Noel Whittaker, QUT, Hold: "Because lowering rates would not solve anything."

Mathew Tiller, LJ Hooker, Hold: "Despite a slight softening, the economy is in relatively good shape, as evidenced by falling unemployment rates, this will see the RBA hold the cash rate steady this month."

Michael Yardney, Metropole Property Strategists, Hold: "While a drop in interest rates would help increase consumer confidence at a time when falling house prices is affecting confidence and spending, the Reserve Bank will be pleased that Australia's unemployment rate has hit an eight-year low, giving it more breathing room and the ability to hold off on cutting interest rates."

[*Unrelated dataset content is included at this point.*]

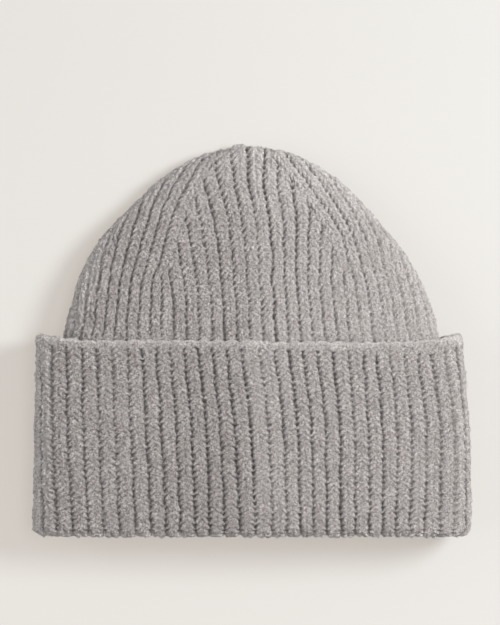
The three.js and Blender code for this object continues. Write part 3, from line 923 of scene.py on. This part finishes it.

Alison Booth, ANU, Hold: "Economic fundamentals don't justify a change."

Alan Oster, NAB, Hold: "Still looking to sort out the different signals from the labour market and activity (e.g. GDP and NAB Survey)."

Peter Haller, Heritage Bank, Hold: "Employment growth is sufficient to offset fears the RBA may have related to falling property prices."

John Hewson, ANU, Hold: "Still waiting for more data on weakening economy against latest unemployment number."

Debra Landgrebe, Gateway Bank, Hold: "They have indicated a neutral bias, and we need to see further deterioration or slowing of growth to see them shift to an easing bias."

Andrew Reeve-Parker, NW Advice Pty Limited, Hold: "Economic data doesn't require immediate adjustment of rates."

Other participants: Bill Evans, Westpac; Ben Udy, Capital Economics.